As we’re going to be joining the spatial and count data, we need to
be sure that the names of the IBRA/IMCRA regions match in both datasets.
To double check that all of our region names match, we’ll use
setdiff(). There are no name mismatches when
character(0) is returned, but if any region names are
returned that means there is a problem somewhere that we need to fix
before joining our dataframes.
When we run setdiff(), the IBRA names match perfectly,
but there’s a mismatch in two IMCRA names.
# check region names match
setdiff(ibra_counts$cl1048, ibra_shp$REG_NAME_7)
character(0)
setdiff(imcra_counts$cl966, imcra_shp$MESO_NAME)
[1] "Pilbarra (nearshore)" "Pilbarra (offshore)"
Reversing the order of IMCRA data frames in setdiff()
reveals that that Pilbara is misspelled in the
imcra_counts dataset. We can easily change this and confirm
both sets of names match before continuing.
# check the reverse for IMCRA names
setdiff(imcra_shp$MESO_NAME, imcra_counts$cl966)
[1] "Pilbara (offshore)" "Pilbara (nearshore)"

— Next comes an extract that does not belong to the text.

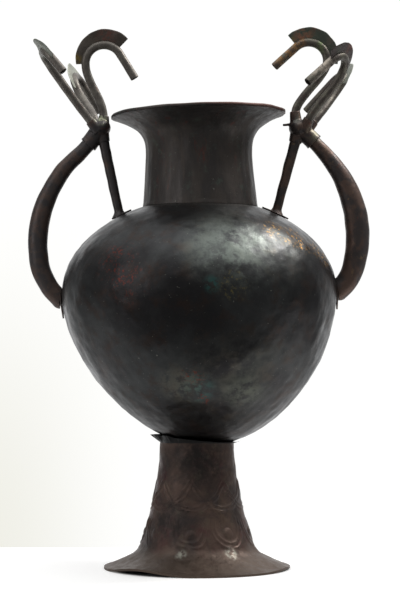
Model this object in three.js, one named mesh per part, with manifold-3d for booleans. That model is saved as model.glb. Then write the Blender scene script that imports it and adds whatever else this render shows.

# replace "Pilbarra" with "Pilbara"
imcra_counts <- imcra_counts |>
mutate(cl966 = str_replace(string = cl966,
pattern = "Pilbarra",
replacement = "Pilbara"))
# check names match
setdiff(imcra_counts$cl966, imcra_shp$MESO_NAME)
character(0)
Now let’s check how our data are distributed so we can decide whether we should scale them with a transformation before plotting. Data skewed too far to the right will not show differences very clearly when they are mapped.
Checking the distribution of counts in each dataset shows a substantial skew to the right.
Applying a log-transformation to the count data makes the distribution more symmetrical.
Next, we join the geospatial and numeric data. Along the way, we rename some columns, remove unnecessary columns, calculate counts as a proportion of the area of each region (so we’re plotting density of records, not counts of records), and convert the resulting dataframe into a simple features object.
imcra_join <- imcra_counts |>
full_join(y = imcra_shp, by = c("cl966" = "MESO_NAME")) |>
rename("imcra" = "cl966") |>
select(imcra, count, AREA_KM2, geometry) |>
mutate(density_log10 = log10(count / AREA_KM2)) |>
select(imcra, density_log10, geometry) |>
st_as_sf()
ibra_join <- ibra_counts |>
full_join(y = ibra_shp, by = c("cl1048" = "REG_NAME_7")) |>
rename("ibra" = "cl1048") |>
select(ibra, count, SQ_KM, geometry) |>
mutate(density_log10 = log10(count / SQ_KM)) |>
select(ibra, density_log10, geometry) |>
st_as_sf()
Finally, we’ll use the ggnewscale
package to apply different colour palettes to the marine and
terrestrial data in a choropleth map.
ggplot() +
geom_sf(data = imcra_join,
aes(fill = density_log10),
colour = NA) +
scale_fill_distiller(name = "IMCRA",
type = "seq",
palette = "BuPu",
direction = 1,
labels = c("0.001", "0.01", "0.1", "1", "10"),
guide = guide_colorsteps(direction = "horizontal",
label.position = "bottom",
title.position = "left")) +
# adds new colour scale
ggnewscale::new_scale_fill() +
geom_sf(data = ibra_join,
aes(fill = density_log10),
colour = NA) +
scale_fill_distiller(name = "IBRA",
type = "seq",
palette = "YlOrBr",
direction = 1,
labels = c("0.1", "1", "10", "100"),
guide = guide_colorsteps(direction = "horizontal",
label.position = "bottom",
title.position = "left")) +
# adds a title for both legends
annotate("text",
x = 133,
y = -45.5,
label = "No. of records per square km",
size = 6) +
coord_sf(xlim = c(110, 155), ylim = c(-45, -10)) +
theme_void() +
theme(legend.position = "bottom",
legend.key.width = unit(12, 'mm'))
Success!
One thing to note is that we didn’t necessarily have to use
ggnewscale here; we could just as easily have combined all
the data and plotted them on the same map without keeping the IBRA and
IMCRA datasets separate. But, i) it’s nice to be able to differentiate
marine and terrestrial regions at a glance, and ii) using two legends
also makes it clear that there’s a stark difference in the number of
plant records for marine and terrestrial regions.